In this context, Halberstam made clear, the master’s house is our era of neoliberalism and white patriarchy, in which “every day a new travesty of justice, a new police-authored crime, a new violent executive order is issued on behalf of those who have everything against the many who are divided and conquered”. Thinking with Lorde’s quote, Halberstam posited that often, in endeavoring to resist, we become deeply emerged in and attached to strategies that do not have the desired outcome. For him, this is because we use the tools of a system designed to benefit the people we are working against.
While Halberstam offered a list of possibilities — become illegible, become bewildering, tear it all down — they do not seem to give us much to work with.
Introduced here was the concept of vertiginous capital. While Halberstam did not define this concept, he did explain what it does: vertiginous capital makes things move so fast that we do not have time to properly identify the systems of oppression that hold us and twist our strategies of resistance back upon us. One example of a vertiginous process he offered was gay marriage, which despite having become a global concern, he argues, has lead only to assimilation and “changed nothing in terms of class and the lives of queer people (of colour); ultimately leaving the same people out in the cold.”
The question then becomes: What other strategies do we have? While Halberstam offered a list of possibilities — become illegible, become bewildering, tear it all down — they do not seem to give us much to work with. After someone in the crowd pointed this out, he replied that for one, we have “a little thing called queer theory.” To illustrate how queer theory might function as an alternative strategy, while simultaneously providing an example of a way the master’s tools have failed to bring down the master’s house, Halberstam then introduced the Brett Kavanaugh case to the discussion.
Brett Kavanaugh is a prime example of someone who could not be stopped by the system, because the system works so well for him. After Kavanaugh was nominated by President Trump to become Associate Justice of the Supreme Court, professor Christine Blasey Ford testified in a hearing that he had sexually assaulted her in high school. She was then followed by two other women who also spoke about sexual misconduct on his part. Despite these painful efforts, the Judiciary Committee that questioned both Blasey Ford and Kavanaugh still voted to send the nomination to the floor and the Senate subsequently voted to confirm his nomination to the Supreme Court.

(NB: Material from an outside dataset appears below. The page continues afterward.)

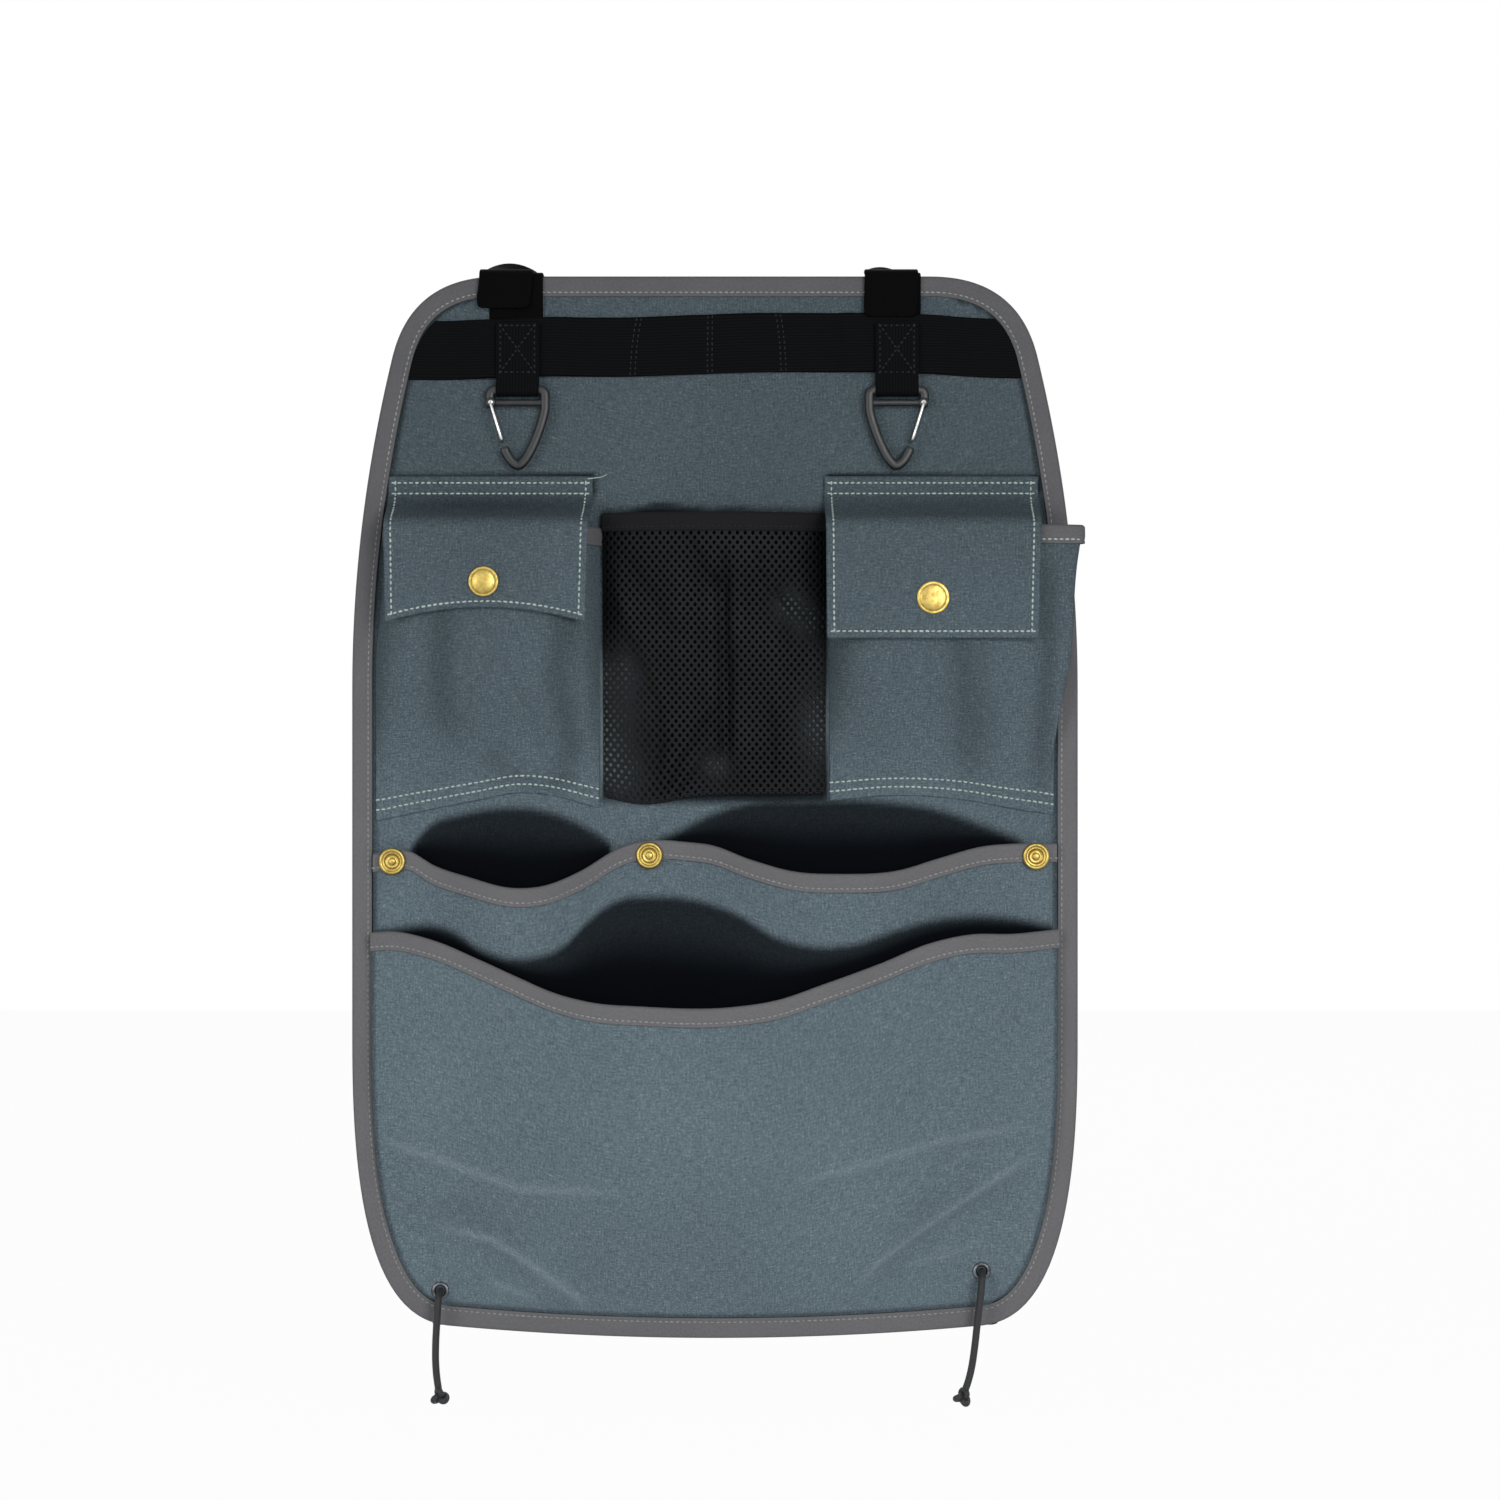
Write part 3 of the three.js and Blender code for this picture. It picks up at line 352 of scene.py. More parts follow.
def folded_tape(width: float, covered: float, thickness: float = 1.0, gap: float = 0.3) -> np.ndarray:
    """Section of a tape folded over an edge: a counts from its fold, b from the middle of the cloth.

    Args:
        width: From the fold to the free edges.
        covered: Thickness of the cloth inside.
        thickness: Of the tape.
        gap: Between the tape and the cloth.

    Returns:
        The section's points, with a groove where the stitches pull the front lip in.
    """
    inner = covered / 2 + gap
    outer = inner + thickness
    fold, groove = 1.9, 0.28
    front = [
        (width - 0.2, inner + 0.1), (width, (inner + outer) / 2), (width - 0.25, outer - 0.12),
        (width - 1.0, outer - 0.05), (width - 2.2, outer - groove), (width - 3.6, outer),
        (0.5 * width, outer + 0.06), (fold + 0.8, outer),
    ]
    front += [(fold * (1 - math.sin(t)), outer * math.cos(t)) for t in np.linspace(0.25, math.pi / 2, 4)]
    back = [(a, -b) for a, b in front[-2::-1]]
    hollow = [(fold + 0.4, -inner), (fold, 0.0), (fold + 0.4, inner)]
    return np.array(front + back + hollow)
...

Following Halberstam’s argument, Blasey Ford’s resistance proved futile in trying to stop Kavanaugh from securing a position on the Supreme Court because it forms part of the master’s toolbox. The judiciary system can only ever work in favour of the master’s house, and its inhabitants — like Kavanaugh.
Halberstam argued that the the strategy of trying to take Kavanaugh down for what he did as a teenager is ultimately ineffective, because “what he did as a teenager is what they all did”. Inevitably, the next man lining up will have a similar history. While we seem to be under the impression that Kavanaugh’s is an extreme case, an instance of toxic masculinity, Halberstam suggested that we might use the tools of queer theory to understand that it is actually a form of ‘everyday’ normative masculinity embedded in heteronormativity. That, according to him, is what we should really be critiquing, but has never taken hold.

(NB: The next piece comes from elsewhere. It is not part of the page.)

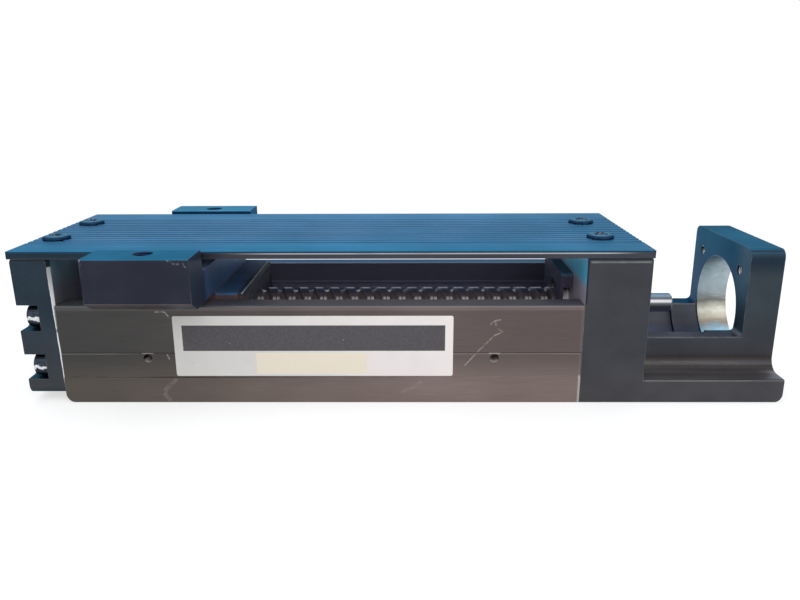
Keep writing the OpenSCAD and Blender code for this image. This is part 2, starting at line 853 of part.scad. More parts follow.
module end_seal() {
    bevel = 0.9;
    difference() {
        intersection() {
            along_x(plate_x, plate_x + end_seal_t) block_outline(0.25, table_z0 - end_plate_drop);
            along_y(-block_half, block_half) rounded([
                [plate_x, 0, 0],
                [plate_x + end_seal_t, 0, 0],
                [plate_x + end_seal_t, table_z0 - end_plate_drop - bevel, 0],
                [plate_x + end_seal_t - bevel, table_z0 - end_plate_drop, 0],
                [plate_x, table_z0 - end_plate_drop, 0]
            ]);
        }
        rod_x(2 * nut_hole_r - 0.3, plate_x - over, plate_x + end_seal_t + over, 0, screw_z);
        both_sides() {
            rod_x(plate_screw_d + 0.3, plate_x - over, plate_x + end_seal_t + over,
                plate_screw_y, plate_screw_z);
            rod_x(plate_head_d + 0.3, plate_x + end_seal_t - plate_head_h,
                plate_x + end_seal_t + over, plate_screw_y, plate_screw_z);
        }
    }
}

// Places a piece drawn on the carriage's motor side, or mirrors it to the far side
module on_side(dir) {
    translate([carriage_x, 0, 0]) mirror([dir < 0 ? 1 : 0, 0, 0]) children();
}

module end_plate_motor_side() {
    color("maroon") on_side(1) end_plate();
}

module end_plate_far_side() {
    color("maroon") on_side(-1) end_plate();
}

module end_seal_motor_side() {
    color("black") on_side(1) end_seal();
}

module end_seal_far_side() {
    color("black") on_side(-1) end_seal();
}

module end_plate_screws() {
    seat = plate_x + end_seal_t - plate_head_h;
    color("silver") for (dir = [-1, 1]) on_side(dir) both_sides() difference() {
        union() {
            rod_x(plate_head_d, seat, seat + plate_head_h, plate_screw_y, plate_screw_z);
            rod_x(plate_screw_d - 2 * fit_gap, table_len / 2 - plate_thread_h, seat + 0.5,
                plate_screw_y, plate_screw_z);
        }
        translate([seat + 0.5, plate_screw_y - 1.5, plate_screw_z - 0.3])
            cube([plate_head_h, 3, 0.6]);
    }
}

// Red-brown strips that close the gap beside the block, along its top edges
module side_seals() {
    color("brown") both_sides() difference() {
        translate([table_x0, block_half - 0.7, rail_h - 0.9]) cube([table_len, 1, 2]);
        along_x(table_x0 - over, table_x1 + over) block_outline(0, table_z0);
    }
}

// Guide balls: one loaded row and one return row for each circuit
module guide_balls() {
    step = table_len / race_count;
    color("white") for (z = race_z) both_sides() translate([carriage_x, 0, z]) {
        for (i = [0:race_count - 1], y = [race_y, return_y])
            translate([(i - (race_count - 1) / 2) * step, y, 0]) sphere(d = race_ball_d);
        for (dir = [-1, 1])
            translate([dir * (table_len / 2 + race_return / 2), race_y - race_return / 2, 0])
                sphere(d = race_ball_d);
    }
}

// Screw balls: one run for each start, along the middle of the nut
module screw_balls() {
    spacing = 360 / (nut_ball_count + 1);
    color("white") for (s = [0:starts - 1], i = [0:nut_ball_count - 1]) {
        x = carriage_x + lead * (i - (nut_ball_count - 1) / 2) * spacing / 360;
        a = helix_angle(x) + s * start_angle;
        translate([x, pitch_r * sin(a), screw_z - pitch_r * cos(a)]) sphere(d = nut_ball_d);
    }
}

// ---------- screw ----------

module ball_screw() {
    shoulder_x = ring_nut_x1 + lock_nut_t - ring_nut_t;
    core_r = pitch_r - groove_r - 0.15;
    color("silver") union() {
        ball_thread(thread_x0, thread_x1, screw_d / 2, -1);
        turned([
            [far_journal_x0, 0],
            [far_journal_x0, far_journal_d / 2 - 0.4],
            [far_journal_x0 + 0.4, far_journal_d / 2],
            [thread_x0, far_journal_d / 2],
            [thread_x0, core_r],
            [thread_x1, core_r],
            [thread_x1, motor_journal_d / 2],
            [shoulder_x, motor_journal_d / 2],
            [shoulder_x, shaft_end_d / 2],
            [shaft_x1 - 0.5, shaft_end_d / 2],
            [shaft_x1, shaft_end_d / 2 - 0.5],
            [shaft_x1, 0]
        ]);
    }
}

module thrust_collar() {
    color("gray") ring_x(2 * collar_r, motor_journal_d, thread_x1, brg_x0);
}

module lock_nut() {
    color("darkgray") difference() {
        translate([brg_x1, 0, screw_z]) rotate([0, 90, 0])
            cylinder(d = lock_nut_af / cos(30), h = lock_nut_t, $fn = 6);
        rod_x(motor_journal_d, brg_x1 - over, brg_x1 + lock_nut_t + over, 0, screw_z);
    }
}

module snap_ring() {
    x0 = x_rail0 - far_brg_w - snap_gap - snap_ring_t;
    color("gray") ring_x(far_journal_d + 2.6, far_journal_d, x0, x0 + snap_ring_t);
}

// ---------- assembly ----------

outer_rail();
motor_bracket();
far_end_casting();
top_cover();
cover_screws();
rail_screws_motor_end();
rail_screws_far_end();
motor_end_damper();
far_end_damper();
stop_ring();
motor_bearing_outer_rings();
motor_bearing_balls();
bearing_ring_nut();
far_bearing_outer_ring();
far_bearing_balls();
sub_table();
table_screws();
nut_block();
end_plate_motor_side();
end_plate_far_side();
end_seal_motor_side();
end_seal_far_side();
end_plate_screws();
side_seals();
guide_balls();
screw_balls();
ball_screw();
thrust_collar();
motor_bearing_inner_rings();
lock_nut();
far_bearing_inner_ring();
snap_ring();
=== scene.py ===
import json
import math

import bmesh
import bpy
from mathutils import Matrix, Vector


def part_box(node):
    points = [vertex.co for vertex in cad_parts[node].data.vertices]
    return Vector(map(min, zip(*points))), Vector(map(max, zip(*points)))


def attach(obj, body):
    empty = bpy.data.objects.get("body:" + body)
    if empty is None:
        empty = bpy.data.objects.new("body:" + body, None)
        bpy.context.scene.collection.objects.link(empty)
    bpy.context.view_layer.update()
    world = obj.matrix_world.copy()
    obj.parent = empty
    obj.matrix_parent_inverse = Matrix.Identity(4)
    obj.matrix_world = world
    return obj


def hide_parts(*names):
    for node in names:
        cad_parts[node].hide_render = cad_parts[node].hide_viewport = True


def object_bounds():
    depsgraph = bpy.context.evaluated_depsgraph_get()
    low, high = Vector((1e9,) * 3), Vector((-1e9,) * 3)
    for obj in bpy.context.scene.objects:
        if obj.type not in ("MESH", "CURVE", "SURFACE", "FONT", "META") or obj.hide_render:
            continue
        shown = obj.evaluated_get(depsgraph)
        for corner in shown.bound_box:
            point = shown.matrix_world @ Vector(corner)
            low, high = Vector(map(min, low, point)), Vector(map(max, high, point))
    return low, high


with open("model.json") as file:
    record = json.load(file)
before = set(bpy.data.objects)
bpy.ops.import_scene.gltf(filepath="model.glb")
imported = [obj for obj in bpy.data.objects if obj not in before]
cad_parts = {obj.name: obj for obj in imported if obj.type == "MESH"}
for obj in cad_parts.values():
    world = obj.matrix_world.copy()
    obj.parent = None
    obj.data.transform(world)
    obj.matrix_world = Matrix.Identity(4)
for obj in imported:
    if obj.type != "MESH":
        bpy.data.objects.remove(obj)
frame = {"nodes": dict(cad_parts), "record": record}
cad_low, cad_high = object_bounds()

MM = 0.001
TURN = 2 * math.pi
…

Although the lecture as a whole sometimes provided little room to get a firm grip on how the disparate strands tied together, this final example – and with it the final message – was not only clear, but also inspiring and disruptive in the best possible sense. It is time to find new weak spots and most of all different tools, to collectively unbuild the master’s house.

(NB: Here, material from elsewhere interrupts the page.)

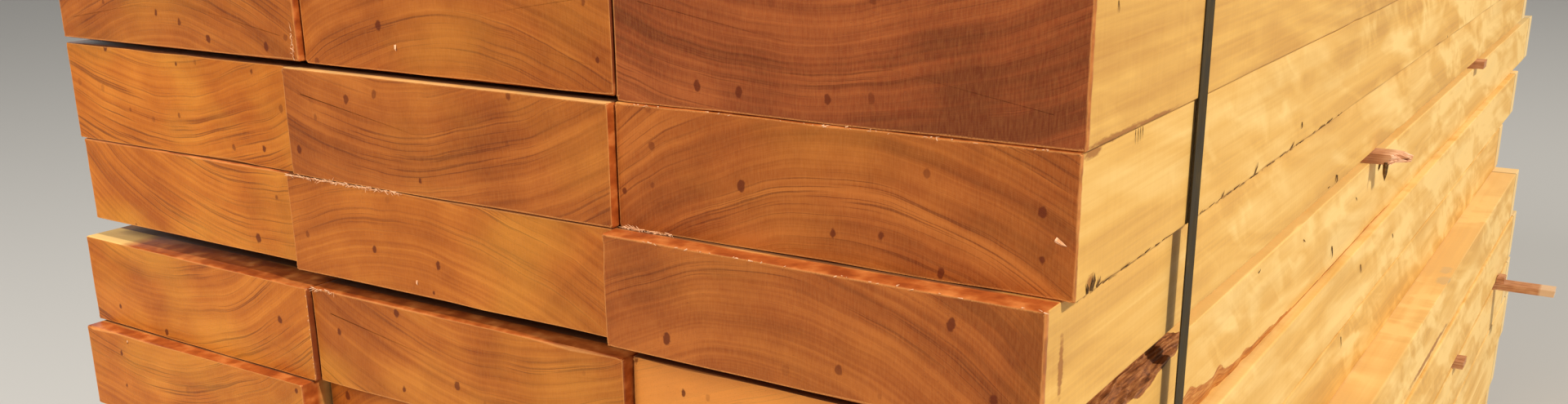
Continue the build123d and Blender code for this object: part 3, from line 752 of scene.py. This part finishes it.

- Halberstam is a full professor in both the Department of English and Comparative Literature and the Institute for Research on Women, Gender and Sexuality at Columbia University in New York, NY. His books include Female Masculinity (Duke UP, 1998), The Queer Art of Failure (Duke UP, 2011), Gaga Feminism: Sex, Gender and The End of Normal (Beacon Press, 2012) and, most recently, Trans*: A Quick and Quirky Account of Gender Variance (University of California Press, 2018).